What about the “data shadow” of this story? This is our most frequent call type with 23,000 customers calling per week. The call isn’t very long at 2 mins 20 seconds on average. About 20% of them make negative comments and 10% say they’re fed up because they’ve got better things to do. 10% of the customers who contact us leave during the next 3 months (revenue lost every week is £60,000 per month or £35m per annum). 80% do nothing but ring again next time. It is costing just over £50,000 per week or £2.5m this financial year if we do nothing about it.

You can imagine another 20 stories like this, each with a data shadow, covering the things that happen most often.

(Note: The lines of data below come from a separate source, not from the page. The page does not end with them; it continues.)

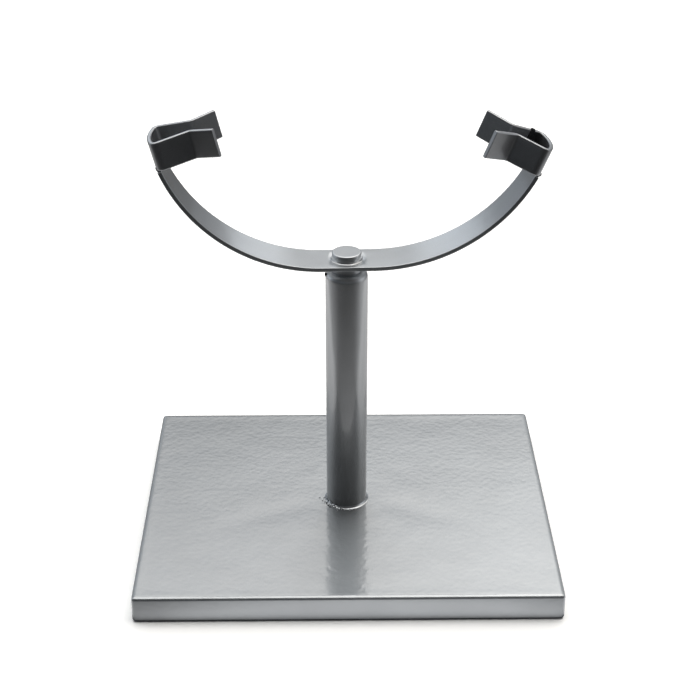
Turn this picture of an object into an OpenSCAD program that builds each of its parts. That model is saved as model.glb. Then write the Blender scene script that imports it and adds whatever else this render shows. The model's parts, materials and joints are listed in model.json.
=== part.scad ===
// Soldering iron stand: a plate, a bored post, and a yoke that swivels on a spindle and
// carries a spring clip on each end. +X is right, +Y is back, +Z is up, and the origin is the
// middle of the plate's underside. Millimetres.

/* [Base plate] */
// Width of the plate, left to right
plate_w = 150; // [120:1:220]
// Depth of the plate, front to back
plate_d = 125; // [90:1:180]
// Thickness of the plate
plate_t = 10; // [5:0.5:16]
// Radius of the plate's upright corners
plate_corner_r = 1.5; // [0.5:0.1:6]

/* [Post] */
// Diameter of the post
post_d = 15; // [15:0.5:20]
// Length of the post, from the plate to its top
post_len = 95; // [60:1:140]
// Width of the rounded shoulder round the top of the post, measured inwards
shoulder_w = 2; // [0.5:0.1:2]
// Height of that shoulder
shoulder_h = 3; // [0.5:0.1:5]
// Depth of the bore that takes the spindle
bore_depth = 35; // [20:1:50]
// Leg of the weld round the foot of the post
post_weld_leg = 1.3; // [0.6:0.1:3]

/* [Spindle] */
// Diameter of the spindle
spindle_d = 10.4; // [8:0.1:10.6]
// Radial clearance between the spindle and its bore
spindle_clearance = 0.08; // [0.04:0.01:0.1]
// Gap between the top of the post and the strap, where the spindle's neck shows
neck_gap = 2.9; // [1:0.1:8]
// Height of the spindle's end above the strap
spindle_stand = 2.7; // [1.5:0.1:6]
// Bevel round the spindle's top end
spindle_bevel = 0.5; // [0.2:0.1:1]
// Leg of the weld between the spindle and the strap
spindle_weld_leg = 0.9; // [0.5:0.1:1.4]

/* [Yoke strap] */
// Width of the flat bar
strap_w = 15.5; // [13:0.5:20]
// Thickness of the flat bar
strap_t = 1.5; // [1:0.1:3]
// Flat length at the middle, left of the post's axis
left_flat = 8.5; // [8:0.5:15]
// Flat length at the middle, right of the post's axis
right_flat = 9.5; // [8:0.5:15]
// Inner bend radius of the left arm
left_bend_r = 57.5; // [50:0.5:70]
// Inner bend radius of the right arm
right_bend_r = 60.5; // [50:0.5:70]
// Angle that the left arm bends through
left_bend = 68.5; // [60:0.5:75]
// Angle that the right arm bends through
right_bend = 62.5; // [60:0.5:75]
// Turn of the yoke about the post as it stands, right end to the back
yoke_turn = 2.1; // [-10:0.1:10]

/* [Clips] */
// Thickness of the clip's spring strip
clip_t = 1.5; // [0.8:0.1:1.5]
// Height of the clip, along its grip
clip_h = 10; // [6:0.5:16]
// Inner radius of the bends beside the back
clip_corner_r = 1; // [0.5:0.1:1.5]
// Bend radius at the throat, on the outer side
clip_throat_r = 1.2; // [0.5:0.1:2]
// Width of the clip's rear half, from the middle of its back
clip_rear_half = 8.65; // [8:0.05:10]
// Width of the left clip's front half
left_front_half = 9; // [8:0.05:10]
// Width of the right clip's front half
right_front_half = 9.6; // [8:0.05:10]
// Inner radius of the left clip's bowed back
left_back_r = 23; // [16:0.5:40]
// Inner radius of the right clip's bowed back
right_back_r = 18; // [16:0.5:40]
// How far the middle of the left clip's back stands out from the strap's outer face
left_stand_out = 0.7; // [0:0.1:1.3]
// How far the middle of the right clip's back stands out from the strap's outer face
right_stand_out = 1.3; // [0:0.1:1.3]
// Distance from the left clip's back to its throat
left_throat_reach = 14.7; // [12:0.1:16]
// Distance from the right clip's back to its throat
right_throat_reach = 13.7; // [12:0.1:16]
// Opening of the left clip at its throat
left_throat = 8.1; // [6:0.1:10]
// Opening of the right clip at its throat
right_throat = 7.3; // [6:0.1:10]
// Angle that the left clip's lips flare outwards
left_flare = 29; // [20:1:45]
// Angle that the right clip's lips flare outwards
right_flare = 34; // [20:1:45]
// Reach of the left clip, from its back to the tips of its lips
left_reach = 22.7; // [20:0.1:26]
// Reach of the right clip, from its back to the tips of its lips
right_reach = 22.3; // [20:0.1:26]
// Lean of the left clip away from upright
left_lean = 14; // [10:1:30]
// Lean of the right clip away from upright
right_lean = 22; // [10:1:30]
// Gap at the seam between the strap's end and the clip, filled by weld
seam_gap = 0.9; // [0.7:0.1:2]

/* [Hidden] */
$fn = 96;
coat = "#9a9fa3";
coat_dark = "#7f8489";
// How far a drill runs past the face that it leaves
overshoot = 1;
// How far the seam of weld stands out of the strap's faces
seam_crown = 0.35;
// Angle that one flat stretch of a bend's outline covers, in the strap and in the clips
strap_facet = 2;
clip_facet = 6;
// Angle that one flat stretch of the post's shoulder covers
shoulder_facet = 7.5;

post_r = post_d / 2;
bore_r = spindle_d / 2 + spindle_clearance;
post_top = plate_t + post_len;
strap_under = post_top + neck_gap;
strap_top = strap_under + strap_t;
spindle_foot = post_top - bore_depth;
spindle_len = strap_top + spindle_stand - spindle_foot;

// Half the length of the seam of weld, which stays clear of the bends beside the clip's back
seam_half = clip_rear_half - clip_corner_r - clip_t;

// One arm of the yoke: [flat length, inner bend radius, bend angle]
left_arm = [left_flat, left_bend_r, left_bend];
right_arm = [right_flat, right_bend_r, right_bend];
// One clip: [lean, stand-out], and what its two halves share:
// [inner radius of the back, throat reach, throat opening, flare, reach]
left_place = [left_lean, left_stand_out];
right_place = [right_lean, right_stand_out];
left_shape = [left_back_r, left_throat_reach, left_throat, left_flare, left_reach];
right_shape = [right_back_r, right_throat_reach, right_throat, right_flare, right_reach];

// A point on the strap's end face, in the plane of the bend, seen from the front:
// into is the distance from the outer face towards the inner one
function strap_end(arm, into) =
    let(r = arm[1] + strap_t - into)
    [arm[0] + r * sin(arm[2]), strap_under + strap_t + arm[1] - r * cos(arm[2])];

// A point on the clip's bottom face, in the same plane: into is the distance inwards from
// where the strap's outer face would meet it
function clip_base(arm, lean, into) =
    strap_end(arm, 0) + seam_gap * [cos(arm[2]), sin(arm[2])] + into * [-cos(lean), sin(lean)];

// A point turned about the origin
function turned_point(p, angle) =
    [p[0] * cos(angle) - p[1] * sin(angle), p[0] * sin(angle) + p[1] * cos(angle)];

// The points along one face of a strip of thickness t, bent along a path of legs [length]
// and bends [inner radius, angle], where a positive angle turns to the left. The strip
// starts at the origin along +X, and its thickness lies on its left. The face is off = 0
// on the right and off = t on the left.
function strip_face(path, t, off, facet, i = 0, at = [0, 0], heading = 0) =
    i == len(path) ? [at + turned_point([0, off], heading)] :
    let(
        step = path[i],
        bends = len(step) == 2,
        angle = bends ? step[1] : 0,
        centre = angle > 0 ? step[0] + t : -step[0],
        count = bends ? ceil(abs(angle) / facet) : 1,
        r = centre - off,
        points = [for (k = [0 : count - 1])
            bends ? [r * sin(angle * k / count), centre - r * cos(angle * k / count)] : [0, off]],
        end = bends ? centre * [sin(angle), 1 - cos(angle)] : [step[0], 0]
    )
    concat(
        [for (p = points) at + turned_point(p, heading)],
        strip_face(path, t, off, facet, i + 1, at + turned_point(end, heading), heading + angle)
    );

// A strip of thickness t and width w, bent along such a path
module bent_strip(t, w, path, facet) {
    right = strip_face(path, t, 0, facet);
    left = strip_face(path, t, t, facet);
    linear_extrude(w)
        polygon(concat(right, [for (k = [len(left) - 1 : -1 : 0]) left[k]]));
}

// A fillet of weld round a bar of radius r that stands on a flat face, with a face that
// bulges a little past the straight line between its two legs
module weld_ring(r, leg) {
    belly = 0.6 * leg;
    rotate_extrude() polygon([[r, 0], [r + leg, 0], [r + belly, belly], [r, leg]]);
}

// One arm of the strap, from the post's axis to its end, towards +X
module strap_arm(arm) {
    translate([0, strap_w / 2, strap_under]) rotate([90, 0, 0])
        bent_strip(strap_t, strap_w, [[arm[0]], [arm[1], arm[2]]], strap_facet);
}

// Half of a clip, from the middle of its bowed back to the tip of one lip: the arm closes in
// from the bend beside the back to the throat, and the lip flares out from there
module clip_half(half_w, shape) {
    back_r = shape[0];
    throat_reach = shape[1];
    flare = shape[3];
    bow = asin((half_w - clip_corner_r - clip_t) / (back_r - clip_corner_r));
    corner_in = back_r + clip_t - (back_r - clip_corner_r) * cos(bow);
    close = atan((half_w - clip_t - shape[2] / 2) / (throat_reach - corner_in));
    arm_run = throat_reach - corner_in - (clip_corner_r + clip_t + clip_throat_r) * sin(close);
    lip_run = shape[4] - throat_reach - clip_throat_r * sin(flare);
    bent_strip(clip_t, clip_h, [
        [back_r, bow],
        [clip_corner_r, 90 + close - bow],
        [arm_run / cos(close)],
        [clip_throat_r, -close - flare],
        [lip_run / cos(flare)]
    ], clip_facet);
}

// A clip at the end of the arm that reaches towards +X, facing back towards the post
module placed_clip(arm, place, shape, front_half) {
    base = clip_base(arm, place[0], -place[1]);
    translate([base[0], 0, base[1]]) rotate([0, place[0], 0]) rotate([0, 0, 90]) {
        clip_half(clip_rear_half, shape);
        mirror([1, 0, 0]) clip_half(front_half, shape);
    }
}

// The seam of weld between the strap's end and the clip's bottom face
module placed_seam(arm, place) {
    lean = place[0];
    shift = place[1] / 2;
    out = [cos(lean), -sin(lean)];
    outer = [strap_end(arm, 0), clip_base(arm, lean, -shift)];
    inner = [strap_end(arm, strap_t), clip_base(arm, lean, clip_t - shift)];
    outer_mid = (outer[0] + outer[1]) / 2 + seam_crown * out;
    inner_mid = (inner[0] + inner[1]) / 2 - seam_crown * out;
    translate([0, seam_half, 0]) rotate([90, 0, 0]) linear_extrude(2 * seam_half)
        polygon([outer[0], outer_mid, outer[1], inner[1], inner_mid, inner[0]]);
}

// Everything on the yoke stands turned by yoke_turn about the post's axis
module turned() {
    rotate([0, 0, yoke_turn]) children();
}

module base_plate() {
    across = [plate_w / 2 - plate_corner_r, plate_d / 2 - plate_corner_r];
    color(coat) linear_extrude(plate_t) {
        square([plate_w, 2 * across[1]], center = true);
        square([2 * across[0], plate_d], center = true);
        for (sx = [-1, 1], sy = [-1, 1])
            translate([sx * across[0], sy * across[1]]) circle(plate_corner_r);
    }
}

module post() {
    shoulder = [for (a = [0 : shoulder_facet : 90])
        [post_r - shoulder_w * (1 - cos(a)), post_len - shoulder_h * (1 - sin(a))]];
    color(coat_dark) translate([0, 0, plate_t]) rotate_extrude() polygon(concat(
        [[0, 0], [post_r, 0]], shoulder,
        [[bore_r, post_len], [bore_r, post_len - bore_depth], [0, post_len - bore_depth]]
    ));
}

module post_weld() {
    color(coat) translate([0, 0, plate_t]) weld_ring(post_r, post_weld_leg);
}

module spindle() {
    r = spindle_d / 2;
    color(coat) translate([0, 0, spindle_foot]) rotate_extrude() polygon([
        [0, 0], [r - spindle_bevel, 0], [r, spindle_bevel], [r, spindle_len - spindle_bevel],
        [r - spindle_bevel, spindle_len], [0, spindle_len]
    ]);
}

module yoke_strap() {
    color(coat) turned() difference() {
        union() {
            strap_arm(right_arm);
            mirror([1, 0, 0]) strap_arm(left_arm);
        }
        translate([0, 0, strap_under - overshoot])
            cylinder(d = spindle_d, h = strap_t + 2 * overshoot);
    }
}

module spindle_weld() {
    color(coat) translate([0, 0, strap_top]) weld_ring(spindle_d / 2, spindle_weld_leg);
}

module left_clip() {
    color(coat_dark) turned() mirror([1, 0, 0])
        placed_clip(left_arm, left_place, left_shape, left_front_half);
}

module right_clip() {
    color(coat_dark) turned() placed_clip(right_arm, right_place, right_shape, right_front_half);
}

module left_clip_weld() {
    color(coat) turned() mirror([1, 0, 0]) placed_seam(left_arm, left_place);
}

module right_clip_weld() {
    color(coat) turned() placed_seam(right_arm, right_place);
}

base_plate();
post();
post_weld();
spindle();
yoke_strap();
spindle_weld();
left_clip();
right_clip();
left_clip_weld();
right_clip_weld();
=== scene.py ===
"""Soldering iron stand: the coated metal skins, welds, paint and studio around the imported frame."""

import json
import math
import random

import bmesh
import bpy
from mathutils import Matrix, Vector, noise

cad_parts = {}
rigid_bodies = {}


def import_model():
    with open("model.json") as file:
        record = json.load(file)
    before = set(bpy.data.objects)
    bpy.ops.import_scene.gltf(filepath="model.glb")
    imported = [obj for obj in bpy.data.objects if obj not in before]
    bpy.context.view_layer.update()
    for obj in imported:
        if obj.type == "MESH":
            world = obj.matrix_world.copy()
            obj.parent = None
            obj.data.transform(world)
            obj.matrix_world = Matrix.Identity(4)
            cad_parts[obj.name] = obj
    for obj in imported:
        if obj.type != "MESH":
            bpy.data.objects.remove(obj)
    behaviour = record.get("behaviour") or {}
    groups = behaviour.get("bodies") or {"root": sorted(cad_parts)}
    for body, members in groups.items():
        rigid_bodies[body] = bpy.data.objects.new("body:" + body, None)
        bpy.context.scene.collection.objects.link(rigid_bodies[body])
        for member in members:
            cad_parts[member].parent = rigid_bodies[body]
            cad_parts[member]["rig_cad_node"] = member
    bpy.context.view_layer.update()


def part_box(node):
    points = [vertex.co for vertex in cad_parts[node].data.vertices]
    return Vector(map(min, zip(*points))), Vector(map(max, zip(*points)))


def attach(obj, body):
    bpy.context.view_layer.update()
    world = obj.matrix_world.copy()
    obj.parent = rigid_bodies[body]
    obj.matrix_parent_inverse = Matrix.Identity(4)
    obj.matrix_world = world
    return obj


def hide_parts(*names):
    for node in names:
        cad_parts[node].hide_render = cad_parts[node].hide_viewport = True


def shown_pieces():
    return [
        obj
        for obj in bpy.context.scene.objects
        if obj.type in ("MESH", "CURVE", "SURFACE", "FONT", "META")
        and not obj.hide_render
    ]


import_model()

MM = 0.001
Z = Vector((0, 0, 1))

# ---------------------------------------------------------------- sizes, in metres
PLATE_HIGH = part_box("base_plate")[1]
POST_LOW, POST_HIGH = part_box("post")
PIN_LOW, PIN_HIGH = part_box("spindle")
PLATE_TOP = PLATE_HIGH.z
POST_TOP = POST_HIGH.z
STRAP_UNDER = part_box("yoke_strap")[0].z

POST_R = 7.5 * MM
POST_FOOT_R = 0.15 * MM
SHOULDER_W, SHOULDER_H = 2.0 * MM, 2.5 * MM     # rounding of the post's top edge
BORE_R = 5.28 * MM
BORE_EDGE_R, BORE_FLOOR_R = 0.08 * MM, 0.1 * MM
BORE_FLOOR = PIN_LOW.z       # the spindle's foot rests on it
PIN_R = 5.2 * MM
PIN_FOOT_R, PIN_TOP_R = 0.4 * MM, 0.55 * MM

STRAP_W = 15.5 * MM
STRAP_T = 1.5 * MM
STRAP_TOP = STRAP_UNDER + STRAP_T
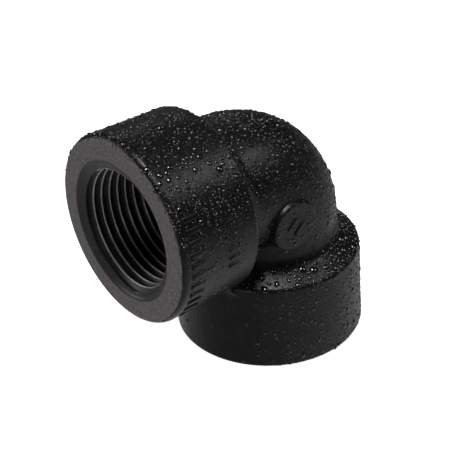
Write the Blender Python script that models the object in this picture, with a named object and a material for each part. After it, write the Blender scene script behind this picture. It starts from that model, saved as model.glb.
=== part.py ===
"""Moulded plastic 90 degree pipe elbow with a 3/4 inch NPT socket at each end.

The moulding is modelled as its named sections: two socket collars, the hollow bend
between them, the two pipe threads, the cheek pads and the raised marks.

Metres, +Z up. The elbow stands on its outlet face: the outlet looks along -Z and the
inlet looks along -Y. The origin is at the bottom centre of the whole elbow.
"""

from math import atan2, ceil, cos, hypot, pi, radians, sin, sqrt, tau

import bmesh
import bpy
from mathutils import Matrix, Vector

# Collars
COLLAR_DIAMETER = 0.0375
COLLAR_LENGTH = 0.0178          # face to the edge where the shoulder starts
COLLAR_DRAFT = 0.0005           # radius lost from the face to that edge
INLET_EDGE_ROUND = 0.0015       # of the face's outer edge
OUTLET_EDGE_ROUND = 0.0009
SHOULDER_EDGE_ROUND = 0.0005
SHOULDER_HEIGHT = 0.0029        # along the socket's axis, from the collar edge to the neck

# Bend
BODY_DIAMETER = 0.0275
WATERWAY_DIAMETER = 0.0200
BEND_RADIUS = 0.0107            # of the centre line
NECK_CLEARANCE = 0.00055        # from the inner corner of the bend to the shoulder's end

# 3/4 - 14 NPT socket thread
THREAD_PITCH = 0.0254 / 14
PITCH_DIAMETER = 0.025118       # at the face of the socket
THREAD_HEIGHT = 0.001451
THREAD_LENGTH = 0.0150
RADIUS_TAPER = 1 / 32           # 1:16 on the diameter
FLANK_ANGLE = radians(30)       # each flank from the normal to the axis
CREST_WIDTH = 0.0002
THREAD_START = 0.0011           # from the face to the near foot of the first ridge
MOUTH_DIAMETER = 0.0280
MOUTH_DEPTH = 0.0009            # of the chamfer at the mouth
RUNOUT_LENGTH = 0.0012          # cone from the thread's end to the waterway

# Pads and marks
PAD_DIAMETER = 0.0102
PAD_STANDS_PROUD = 0.0008       # of the widest part of the body
PAD_OFFSET = 0.0050             # from both axes, towards the inner side of the bend
MARK_HEIGHT = 0.0003
MARK_SLOPE = 0.0001             # that the top edge stands in from the side
ROW_MARK_SIZE = (0.0032, 0.0013)        # along the socket's axis, and round the collar
ROW_MARK_COUNT = 11
ROW_SPACING = 0.0023            # round the collar
ROW_FROM_FACE = 0.0036
ROW_START = radians(61)         # round the collar, from the top towards +X
SHORT_MARK_SIZE = (0.0026, 0.0011)
SHORT_MARK_COUNT = 3
SHORT_SPACING = 0.0019
SHORT_FROM_SHOULDER = 0.0058
SHORT_START = radians(90)
PAD_MARK_SIZE = (0.0032, 0.0011)
PAD_MARK_SPACING = 0.0022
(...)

And after a few tellings, the stories can be known by all – front line and board room, middle management and analysts alike.

So let’s say the next few stories are:

  • “I want to change my address”
  • “I don’t understand my statement – it’s actually wrong”
  • “I want to change my fees/tariff"
  • "I don’t understand my statement – it’s correct but the billing cycle means it's out of sync with expectations”

And so on … You can imagine the stories and the data shadows.

So if everybody knows the stories that the front line and the customers know, what do we do with that?

Find solutions for each recurring customer problem to improve service and cut costs

We need a couple of ways to frame the decisions we might make and the actions we should take with this knowledge.

You should create dashboards that bringing together the data with which to see the strategy for each contact type, the size of the prize and who can reach the prize. And to decide what are the costs to do nothing, what it’s worth to do something and who can solve the problem as most problems do not have their root cause in the contact centre. They cause different conversations about contact. Assuming people know the stories behind them. And you have cast the data shadow.

So is the question where to start? When to start?

No.

You probably already have a lot of the customer stories and some of the data. How to refine and pull together what you have into these dashboards and how to get people to talk about it?” That is the question.

Then you’d reach the next exam question, the one which most mature businesses grapple with – how to create a productive flow. From what customers and frontline staff know to the impact of actions taken.